A third example, Squirrel Hill, “is an congestion magnet, but I have no problem with that,” he said. “The congestion slows down the traffic. When we talk about evaluating these systems you have to be clear how to define your successes.”

Hassett acknowledged that recent efforts to revitalize East Liberty have been buoyed by having a major busway stop there, which alleviates traffic congestion while allowing patrons and workers access to the area.

“The main force among the powers-that-be making decisions is the market place, which relies heavily on the auto and oil industries to carry the economy,” Hassett concluded. “Here in the United States you have to get to the bottom line of economic success, however you do it.”

Mavis Rainey, executive director of the Oakland Transportation and Management Association (OTMA), said her primary concern with transportation systems is safety. “At OTMA we try to come up with ideas that will make it safer to actually navigate the main Forbes/Fifth arteries,” where pedestrians, bicycles, delivery trucks, buses – including contra-traffic flow buses – and cars are all in competition for the same space.

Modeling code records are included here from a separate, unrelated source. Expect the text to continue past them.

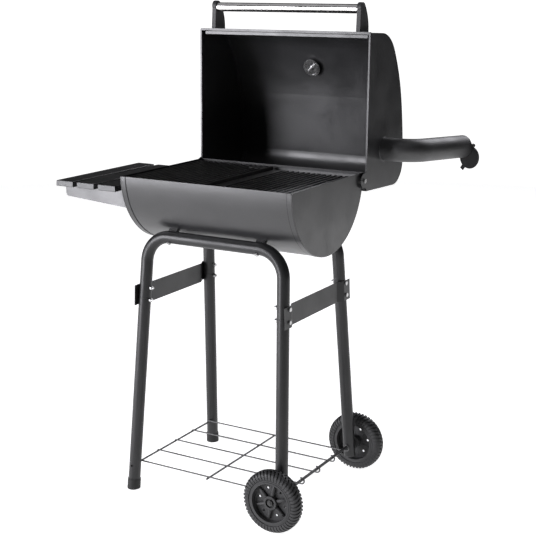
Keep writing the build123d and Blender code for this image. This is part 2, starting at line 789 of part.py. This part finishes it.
def wheel_tyre():
    """Round-shouldered tread with two rows of slanted lugs and a middle rib."""
    half = WHEEL_W / 2
    body = wheel_ring(-half + 1.5, half - 1.5, WHEEL_R - 3)
    body = fillet(body.edges().filter_by(GeomType.CIRCLE), 12.5)
    count = 48
    lugs = [wheel_ring(-1.4, 1.4, WHEEL_R)]
    for index in range(count):
        for row in (-1, 1):
            lug = Pos(WHEEL_R - 9, 0, row * 10.6) * (Rot(row * 24, 0, 0) * Box(22, 5.2, 21))
            lugs.append(Rot(0, 0, (index + (0.5 if row > 0 else 0)) * 360 / count) * lug)
    tyre = body.fuse(*lugs)
    crown = wheel_ring(-half, half, WHEEL_R)
    crown = fillet(crown.edges().filter_by(GeomType.CIRCLE), 14)
    tyre = tyre & crown
    tyre -= wheel_ring(-half - 1, half + 1, 54)
    for y in (-half, half - 2.6):
        tyre -= wheel_ring(y, y + 2.6, 60, 58.2)
    return tyre


def wheel_rim():
    """Moulded wheel body: rim wall, web, round spokes and hub."""
    half = WHEEL_W / 2
    rim = wheel_ring(-half + 0.6, half - 0.6, 54, 50)
    rim += wheel_ring(1, 4, 50.5)
    rim += wheel_ring(-half + 0.8, 16.5, 17.5)
    for index in range(6):
        turn = Rot(0, 0, 20 + index * 60)
        spoke = Pos(12, 0, 4.5) * (Rot(0, 90, 0) * Cylinder(4.2, 31, align=(Align.CENTER, Align.CENTER, Align.MIN)))
        tip = Pos(43, 0, 4.5) * Sphere(4.2)
        hole = Pos(36, 0, 0) * Cylinder(3.2, 30)
        rim += turn * (spoke + tip)
        rim -= Rot(0, 0, 50 + index * 60) * hole
    rim -= wheel_ring(10.2, 30, 12.5)
    return rim - wheel_ring(-40, 40, AXLE_R + RUN_FIT)


def wheels():
    """Rear wheel, and the same wheel turned round for the front."""
    axle_x = leg_point(1, 1, WHEEL_R).X
    place = Plane(origin=(axle_x, WHEEL_Y, WHEEL_R), x_dir=(1, 0, 0), z_dir=(0, 1, 0))
    rear = place * (wheel_tyre() + wheel_rim())
    front = rear.rotate(Axis((axle_x, 0, 0), (0, 0, 1)), 180)
    return front, rear


def shelf_wires():
    """Welded wire shelf; its right ends hook round the axle."""
    z = SHELF_Z
    axle_x = leg_point(1, 1, WHEEL_R).X
    left_x = -leg_point(1, 1, ROD_Z).X
    shelf = None
    for y in WIRE_Y:
        start = (left_x, y, z)
        bend = (axle_x, y, z)
        side = (axle_x + HOOK_R, y, z + HOOK_R)
        tip = (axle_x, y, z + 2 * HOOK_R)
        tail = (axle_x - 3, y, z + 2 * HOOK_R)
        path = Wire([Line(start, bend).edge(), ThreePointArc(bend, side, tip).edge(), Line(tip, tail).edge()])
        plane = Plane(origin=start, z_dir=(1, 0, 0))
        wire = sweep(plane * Circle(WIRE_R), path, transition=Transition.RIGHT)
        shelf = wire if shelf is None else shelf + wire
    shelf += rod((-5, -178, ROD_Z), (0, 1, 0), ROD_R, 356)
    reach = FOOT_Y + 6
    shelf += rod((left_x, -reach, ROD_Z), (0, 1, 0), ROD_R, 2 * reach)
    return shelf


# ---------------------------------------------------------------- side shelf

def slat(x):
    board = box_at(x - SLAT_W / 2, x + SLAT_W / 2, -SLAT_HALF, SLAT_HALF, SLAT_TOP - SLAT_T, SLAT_TOP)
    board = fillet(board.edges().filter_by(Axis.Y) + board.edges().filter_by(Axis.X), 1.8)
    for sy in (-1, 1):
        board -= rod((x, sy * (BRACKET_Y - 7), SLAT_TOP + 1), (0, 0, -1), 2.4, 30)
        board -= rod((x, sy * (BRACKET_Y - 7), SLAT_TOP + 1), (0, 0, -1), 4.8, 3)
    return board


def shelf_bracket(sy):
    """Tapered steel bracket with a top flange and a flange on the firebox."""
    y = sy * BRACKET_Y
    top = SLAT_TOP - SLAT_T
    outline = Polyline((BRACKET_END, top), (BRACKET_END, 763.8), (-BOX_HALF, 747), (-BOX_HALF, top), close=True)
    face = make_face(outline)
    face = fillet(face.vertices().sort_by(lambda v: abs(v.X - BRACKET_END) + abs(v.Y - 763.8))[0], 10)
    web = extrude(Plane.XZ.offset(-y) * face, 0.75, both=True)
    flange_y = (y - sy * 15, y)
    flange = box_at(BRACKET_END + 6, -BOX_HALF - 2, min(flange_y), max(flange_y), top - 1.5, top)
    foot_y = (y - sy * 22, y)
    foot = box_at(-BOX_HALF - 1.5, -BOX_HALF, min(foot_y), max(foot_y), 749, top)
    bracket = web + flange + foot
    for x in SLAT_X:
        bracket -= rod((x, sy * (BRACKET_Y - 7), top + 2), (0, 0, -1), 2.4, 6)
    for by, bz in bracket_bolt_points():
        bracket -= rod((-BOX_HALF + 2, by, bz), (-1, 0, 0), 2.6, 6)
    return bracket


def slat_screws():
    screws = []
    for x in SLAT_X:
        for sy in (-1, 1):
            y = sy * (BRACKET_Y - 7)
            screw = rod((x, y, SLAT_TOP - 1.9), (0, 0, 1), 4.4, 1.6)
            screw += rod((x, y, SLAT_TOP - 1), (0, 0, -1), 2.1, SLAT_T + 5)
            screw += hexagon((x, y, SLAT_TOP - SLAT_T - 1.5), (0, 0, -1), 7, 3)
            screws.append(screw)
    return Compound(children=screws)


def bracket_bolts():
    bolts = []
    for y, z in bracket_bolt_points():
        bolt = rod((-BOX_HALF - 1.5, y, z), (-1, 0, 0), 4.8, 3)
        bolt += rod((-BOX_HALF - 2, y, z), (1, 0, 0), 2.5, 12)
        bolt += hexagon((-BOX_HALF + SHEET, y, z), (1, 0, 0), 8, 4)
        bolts.append(bolt)
    return Compound(children=bolts)


# ---------------------------------------------------------------- write the sub-parts

save("firebox_shell", firebox_shell())
save("firebox_end_left", firebox_end(-1))
save("firebox_end_right", firebox_end(1))
save("grate_ledges", Compound(children=[ledge(-1), ledge(1)]))
save("charcoal_supports", Compound(children=[charcoal_support(-1), charcoal_support(1)]))
save("charcoal_grate", charcoal_grate())
save("cooking_grate_left", grate_left())
save("cooking_grate_right", grate_right())
save("air_damper", air_damper())
save("damper_rivet", damper_rivet())
save("barrel_saddles", Compound(children=[saddle(x, s) for x in (-SADDLE_X, SADDLE_X) for s in (-1, 1)]))
save("saddle_bolts", Compound(children=[saddle_bolt(x, s) for x in (-SADDLE_X, SADDLE_X) for s in (-1, 1)]))
save("hood_stops", Compound(children=[hood_stop(-150), hood_stop(150)]))
save("hinge_bolts", Compound(children=[hinge_bolt(-1), hinge_bolt(1)]))
save("hinge_spacers", Compound(children=[hinge_spacer(-1), hinge_spacer(1)]))

save("hood_shell", swing(hood_shell()))
save("hood_side_left", swing(hood_side(-1)))
save("hood_side_right", swing(hood_side(1)))
save("hood_front_lip", swing(hood_front_lip()))
save("handle_arm_left", swing(handle_arm(-1)))
save("handle_arm_right", swing(handle_arm(1)))
save("handle_tube", swing(handle_tube()))
save("handle_screws", swing(handle_screws()))
save("thermometer_case", swing(thermo_case()))
save("thermometer_stem", swing(thermo_stem()))
save("thermometer_nut", swing(thermo_nut()))
save("thermometer_dial", swing(thermo_dial()))
save("thermometer_needle", swing(thermo_needle()))
save("thermometer_lens", swing(thermo_lens()))
save("thermometer_bezel", swing(thermo_bezel()))
save("chimney_flange", swing(chimney_flange()))
save("chimney_studs", swing(chimney_studs()))
save("chimney_pipe", swing(chimney_pipe()))
save("chimney_cap", swing(chimney_cap()))
save("chimney_cap_bolt", swing(cap_bolt()))

save("u_tube_front", u_tube(-1))
save("u_tube_rear", u_tube(1))
save("leg_front_left", leg(-1, -1))
save("leg_rear_left", leg(-1, 1))
save("leg_front_right", leg(1, -1))
save("leg_rear_right", leg(1, 1))
save("foot_caps", Compound(children=[foot_cap(-1), foot_cap(1)]))
save("leg_plugs", Compound(children=[leg_plug(-1), leg_plug(1)]))
save("brace_left", brace(-1))
save("brace_right", brace(1))
save("brace_bolts", Compound(children=brace_bolts(-1) + brace_bolts(1)))

save("axle", axle_rod(AXLE_R))
save("axle_washers", Compound(children=axle_rings(-1) + axle_rings(1)))
save("axle_nuts", Compound(children=[axle_nut(-1), axle_nut(1)]))
wheel_front, wheel_rear = wheels()
save("wheel_front", wheel_front)
save("wheel_rear", wheel_rear)
save("bottom_shelf", shelf_wires())

save("shelf_bracket_front", shelf_bracket(-1))
save("shelf_bracket_rear", shelf_bracket(1))
for name, x in zip(("outer", "middle", "inner"), SLAT_X):
    save(f"slat_{name}", slat(x))
save("slat_screws", slat_screws())
save("bracket_bolts", bracket_bolts())
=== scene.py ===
import json
import math

import bmesh
import bpy
from mathutils import Matrix, Vector


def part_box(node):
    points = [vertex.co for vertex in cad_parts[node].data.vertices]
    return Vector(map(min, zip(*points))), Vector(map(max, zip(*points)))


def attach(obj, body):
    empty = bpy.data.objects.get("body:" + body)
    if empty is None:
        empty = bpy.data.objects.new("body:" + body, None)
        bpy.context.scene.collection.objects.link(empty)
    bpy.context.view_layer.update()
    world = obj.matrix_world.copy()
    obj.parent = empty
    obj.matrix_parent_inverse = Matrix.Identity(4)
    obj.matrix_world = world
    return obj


# Barrel charcoal grill with its hood open. Metres, in the CAD frame: X right, Y back, Z up.
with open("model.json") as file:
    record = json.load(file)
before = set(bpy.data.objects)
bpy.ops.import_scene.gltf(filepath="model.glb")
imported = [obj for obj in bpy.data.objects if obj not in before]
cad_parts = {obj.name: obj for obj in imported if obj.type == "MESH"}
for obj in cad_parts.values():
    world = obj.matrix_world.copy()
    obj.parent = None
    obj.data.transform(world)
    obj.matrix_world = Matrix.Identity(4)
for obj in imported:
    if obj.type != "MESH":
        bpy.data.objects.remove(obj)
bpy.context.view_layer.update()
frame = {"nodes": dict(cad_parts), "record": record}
nodes = frame["nodes"]


# ---------------------------------------------------------------- material helpers

def new_material(name):
    """Material with its node tree and its Principled shader."""
    material = bpy.data.materials.new(name)
    material.use_nodes = True
    tree = material.node_tree
    return material, tree, tree.nodes["Principled BSDF"]


def add(tree, kind, **values):
    """New node with its attributes set."""
    node = tree.nodes.new(kind)
    for key, value in values.items():
        setattr(node, key, value)
    return node


def place(tree, stretch=(1, 1, 1)):
    """Object coordinates, stretched for a grain."""
    where = add(tree, "ShaderNodeTexCoord")
    mapping = add(tree, "ShaderNodeMapping")
    mapping.inputs["Scale"].default_value = stretch
    tree.links.new(where.outputs["Object"], mapping.inputs["Vector"])
    return mapping.outputs["Vector"]


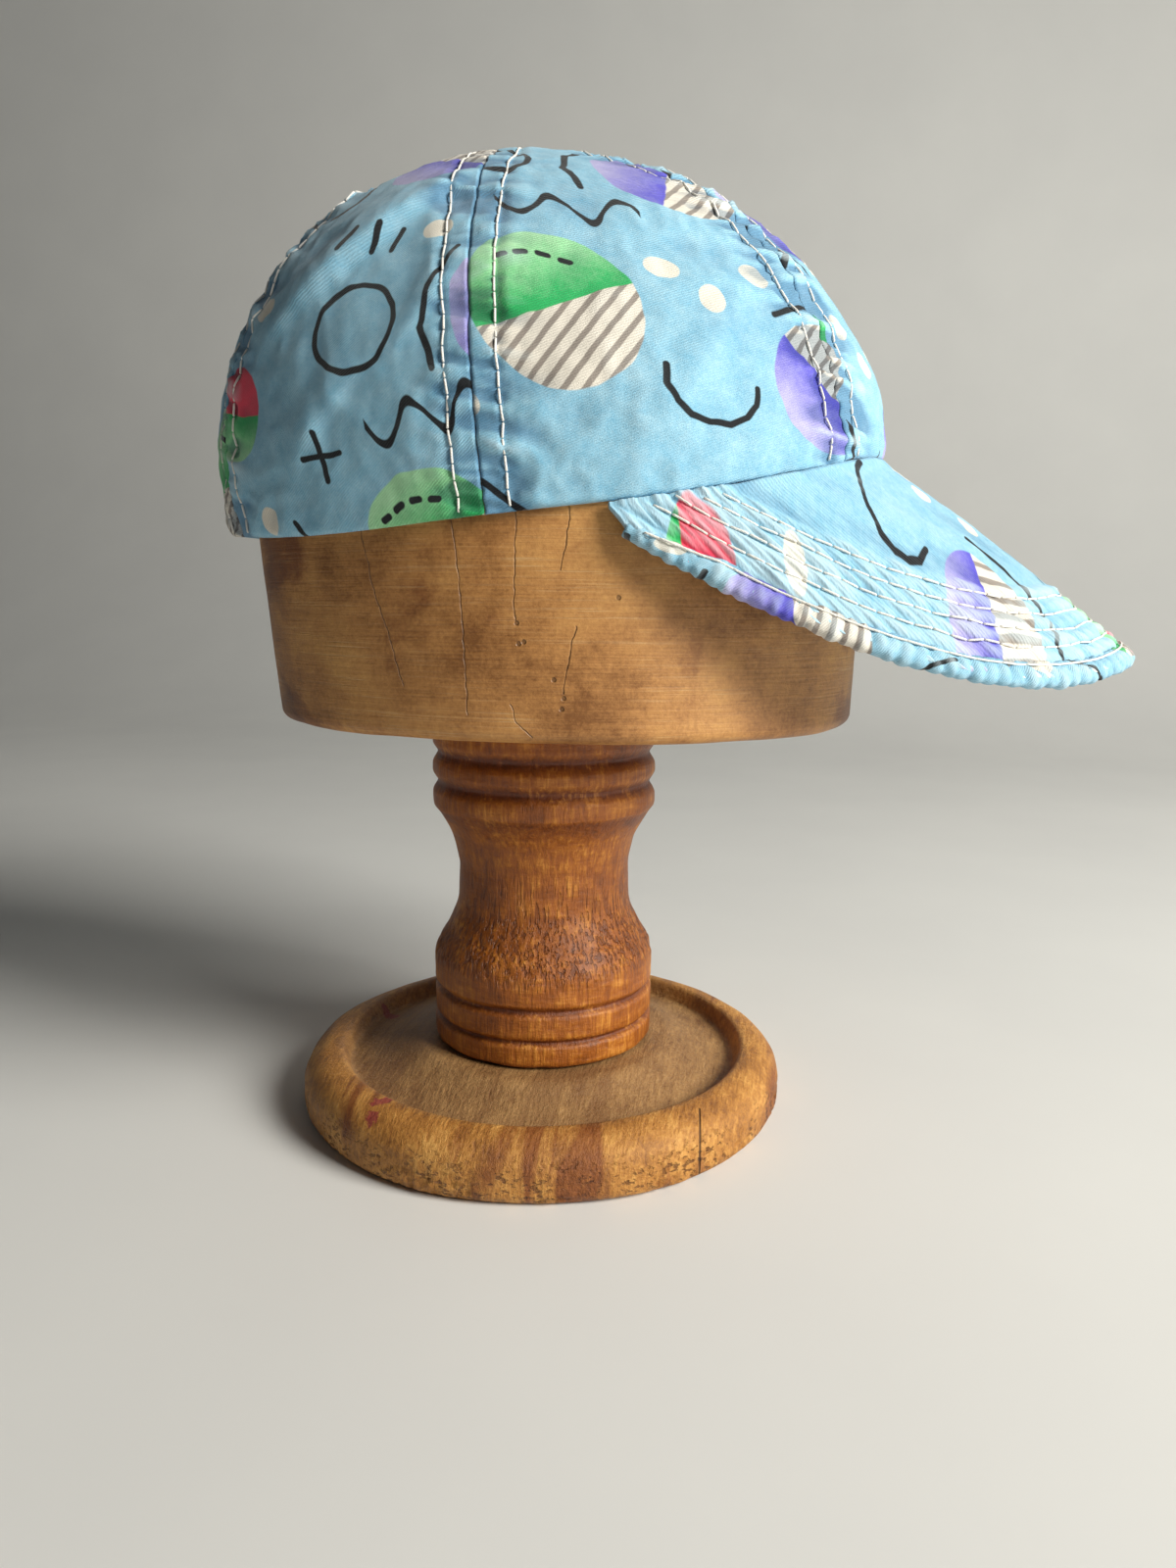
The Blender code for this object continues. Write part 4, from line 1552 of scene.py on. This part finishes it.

“From our perspective working with University police as well as the city, we’re trying to figure out how to get as many vehicles off the road as possible, but that means promoting public transit; promoting park and ride: for example parking on Second Avenue and taking a shuttle into Oakland. We’re also trying to make the safety of pedestrians a higher priority.

“I find it very interesting to look at how the European cities are dedicating areas to cars, buses, pedestrians in their center cities,” to eliminated the competition among these modes of travel. “I think in Allegheny County as a whole, this is a problem,” Rainey said.


The public transportation forum was co-sponsored by the European Union Center of Pitt’s University Center for International Studies; Pitt’s Community Outreach Partnership Center; the University Senate’s community relations committee; the Regional Coalition of Community Builders; Pitt’s School of Social Work and Pitt’s Graduate School of Public and International Affairs.